One of the most damaging aspects of George Osborne's tenure is his continuation of Neo-Labour's extremely lax attitude towards tax-dodging. I haven't space to go into it in full detail here (this article is more than long enough already), other than to say that allowing corporations and very wealthy individuals to siphon £billions out of the UK economy, obviously increases the gap between taxes received and government expenditure, necessitating even higher borrowing. Osborne's ideological austerity experiment is harming the UK economy and his tolerance of industrial scale tax-dodging is exacerbating the damage. Here's a link where you can read more about the economic case against tax-dodging.

Osborne's obsession with slashing taxes for the super rich (the cut in the top rate of tax) and for corporate interest (reducing corporation tax from an already low 28%, to just 21%) are also adding to the debt problem, by further widening the enormous gap between the money the government receives in tax revenues and the money it spends. It is obvious that the larger the gap between income and expenditure becomes, the more borrowing needs to be done.


Conclusion

I believe this is one of the most comprehensive demolition jobs I've ever done.
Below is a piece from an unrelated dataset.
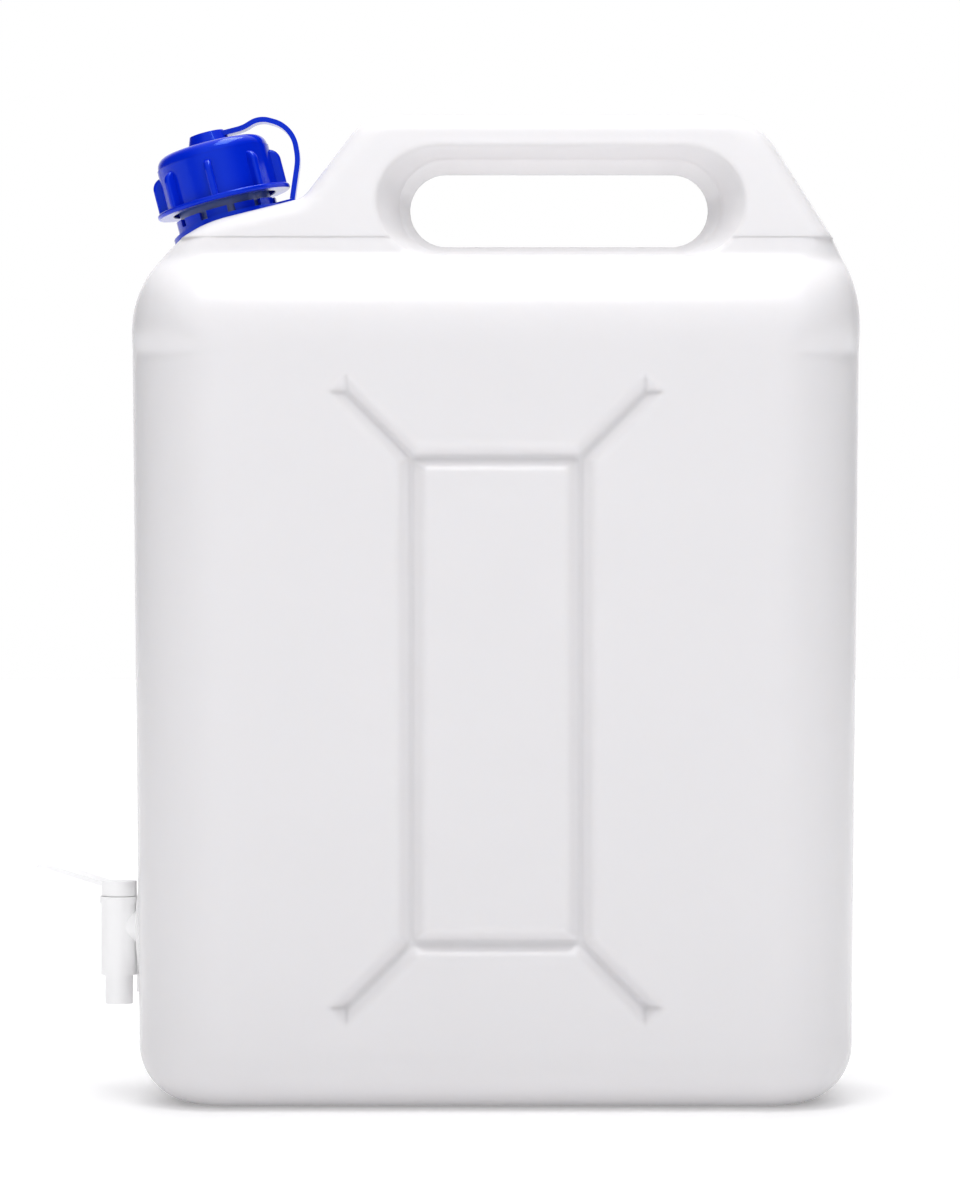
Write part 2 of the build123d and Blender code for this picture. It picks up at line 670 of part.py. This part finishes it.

I've provided numerous links from sources from either side of the political mediascape to demonstrate that the claim that "the coalition isn't cutting anything" is counter-factual rubbish; I've explained the absurd thinking processes involved when people allow themselves to believe this kind of brazenly inaccurate nonsense; and I've provided plenty of evidence (hypothetical, real and economic model based) to show that the
"excessive  and arbitrary spending cuts lead to increased debt exposure" hypothesis, is not only entirely possible, but in fact, extremely likely to be the case in the current economic climate.

If there are any right-wing, austerity loving Tory fanatics that managed to read this far and still believe, despite all of the evidence and analysis I've presented, that "there haven't even been any cuts" or that "the cuts have been way too small and should have been much deeper"; all I can do is commend them on their mind-boggling levels of confirmation bias!